In experiments reported in the Annals of Neurology paper, VA/U-M scientists tied off a nerve root in the sciatic nerve leading to the left hind paw of eight rats in the study. Tying off the nerve root makes the nerve degenerate and release substances that cause pain, according to Fink. A second group of eight rats received sham surgery, with no damage to their sciatic nerve. A third group served as normal controls.
"When we study pain in people, we can ask them if it hurts," says Fink. "But you can't ask questions of a rat. So we study the animals' behavior to discern whether they are experiencing pain using standard models used to assess pain in rodents."
One of the effects of neuropathic pain is called allodynia, which means that even ordinary touch feels painful. In both rats and people, scientists measure allodynia by touching the skin with a series of filaments or exposing the skin to small amounts of moderate heat. People with neuropathy perceive the filament's touch or heat as a painful sensation. Rats with neuropathy will lift their paw if the filament or heat produces pain. Rats without neuropathic pain don't even notice. By monitoring whether rats lift their paw, and how long it takes for them to do so, scientists can measure the degree of pain the animal is feeling.
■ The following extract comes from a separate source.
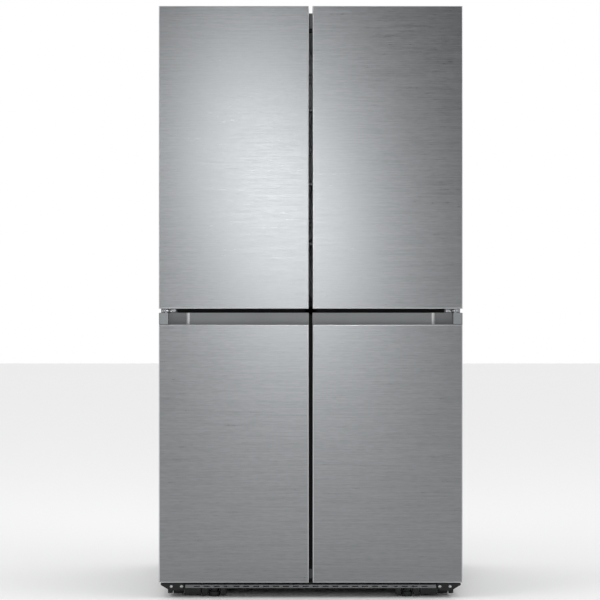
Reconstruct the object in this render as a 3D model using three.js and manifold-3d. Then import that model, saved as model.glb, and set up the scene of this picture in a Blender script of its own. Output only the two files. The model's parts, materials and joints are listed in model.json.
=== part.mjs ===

One week after surgery, some of the rats received injections of the HSV vector with GAD, while control rats did not receive the vector. Rats given the transgene vector had significantly lower pain threshold responses to filament touch and heat exposure tests than rats that did not receive the vector.
"We saw a sustained, continuous pain-suppressing effect that began one week after inoculation with the vector and lasted for six weeks," says Marina Mata, M.D., staff neurologist at the VA Ann Arbor Healthcare System, professor of neurology in the U-M Medical School and co-director of the research team. "By seven weeks after inoculation, the pain-blocking effect disappeared, but a second inoculation into the same paw re-established the effect."
In previous research, Mata and Fink have used their HSV vector to deliver other neurotrophic factors and pain-suppressing drugs to spinal ganglion cells. But Fink says the effect of the GAD-expressing vector is substantially greater for neuropathic pain, because it helps correct the reduction of GABA in the spinal cord. He also emphasizes the excellent safety record of the HSV vector, which has produced no side effects or complications in many animal studies.
"I am a clinical neurologist and I see patients with neuropathic pain," Fink says. "These patients suffer tremendously and the treatments available to us now have limited effectiveness. Using our herpes vector to provide targeted gene delivery to the nervous system is a novel approach that shows tremendous promise for the treatment of neuropathic pain."
In future research, the scientists plan to conduct the first phase I safety trial of a related HSV vector in patients with pain caused by terminal cancer, which has spread to bone.